콘텐츠로 이동

C.union

C.union: Unions

A union is a struct where all members start at the same address so that it can hold only one member at a time. A union does not keep track of which member is stored so the programmer has to get it right; this is inherently error-prone, but there are ways to compensate.

A type that is a union plus an indicator of which member is currently held is called a tagged union, a discriminated union, or a variant.

Union rule summary:

C.180: Use unions to save memory

Reason

A union allows a single piece of memory to be used for different types of objects at different times. Consequently, it can be used to save memory when we have several objects that are never used at the same time.

Example

union Value {
    int x;
    double d;
};

Value v = { 123 };  // now v holds an int
cout << v.x << '\n';    // write 123
v.d = 987.654;  // now v holds a double
cout << v.d << '\n';    // write 987.654

But heed the warning: Avoid "naked" unions

Example

// Short-string optimization

constexpr size_t buffer_size = 16; // Slightly larger than the size of a pointer

class Immutable_string {
public:
    Immutable_string(const char* str) :
        size(strlen(str))
    {
        if (size < buffer_size)
            strcpy_s(string_buffer, buffer_size, str);
        else {
            string_ptr = new char[size + 1];
            strcpy_s(string_ptr, size + 1, str);
        }
    }

    ~Immutable_string()
    {
        if (size >= buffer_size)
            delete[] string_ptr;
    }

    const char* get_str() const
    {
        return (size < buffer_size) ? string_buffer : string_ptr;
    }

private:
    // If the string is short enough, we store the string itself
    // instead of a pointer to the string.
    union {
        char* string_ptr;
        char string_buffer[buffer_size];
    };

    const size_t size;
};

Enforcement

???

C.181: Avoid "naked" unions

Reason

A naked union is a union without an associated indicator which member (if any) it holds, so that the programmer has to keep track. Naked unions are a source of type errors.

Example, bad

union Value {
    int x;
    double d;
};

Value v;
v.d = 987.654;  // v holds a double

So far, so good, but we can easily misuse the union:

cout << v.x << '\n';    // BAD, undefined behavior: v holds a double, but we read it as an int

Note that the type error happened without any explicit cast. When we tested that program the last value printed was 1683627180 which is the integer value for the bit pattern for 987.654. What we have here is an "invisible" type error that happens to give a result that could easily look innocent.

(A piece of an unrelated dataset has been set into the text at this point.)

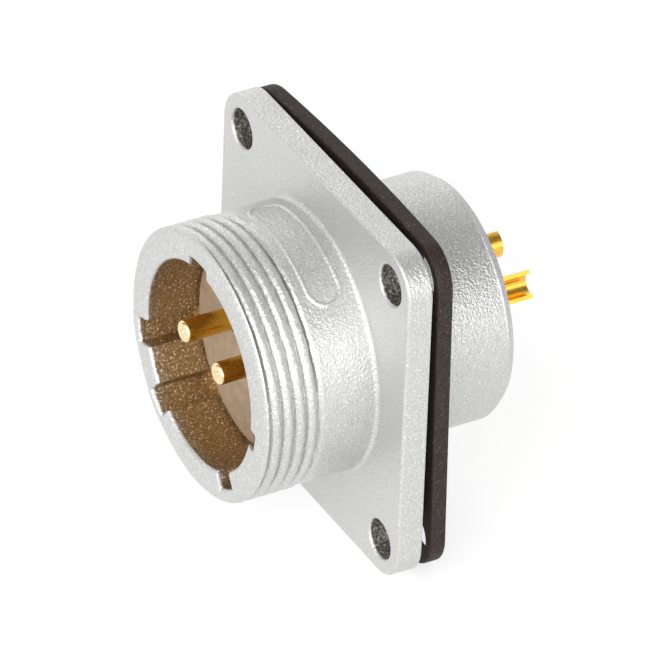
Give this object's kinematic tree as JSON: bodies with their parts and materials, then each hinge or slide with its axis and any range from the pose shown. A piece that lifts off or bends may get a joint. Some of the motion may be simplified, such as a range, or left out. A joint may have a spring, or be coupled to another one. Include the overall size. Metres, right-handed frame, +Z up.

And, talking about "invisible", this code produced no output:

v.x = 123;
cout << v.d << '\n';    // BAD: undefined behavior

Alternative

Wrap a union in a class together with a type field.

The C++17 variant type (found in <variant>) does that for you:

variant<int, double> v;
v = 123;        // v holds an int
int x = get<int>(v);
v = 123.456;    // v holds a double
double w = get<double>(v);

Enforcement

???

C.182: Use anonymous unions to implement tagged unions

Reason

A well-designed tagged union is type safe. An anonymous union simplifies the definition of a class with a (tag, union) pair.

Example

This example is mostly borrowed from TC++PL4 pp216-218. You can look there for an explanation.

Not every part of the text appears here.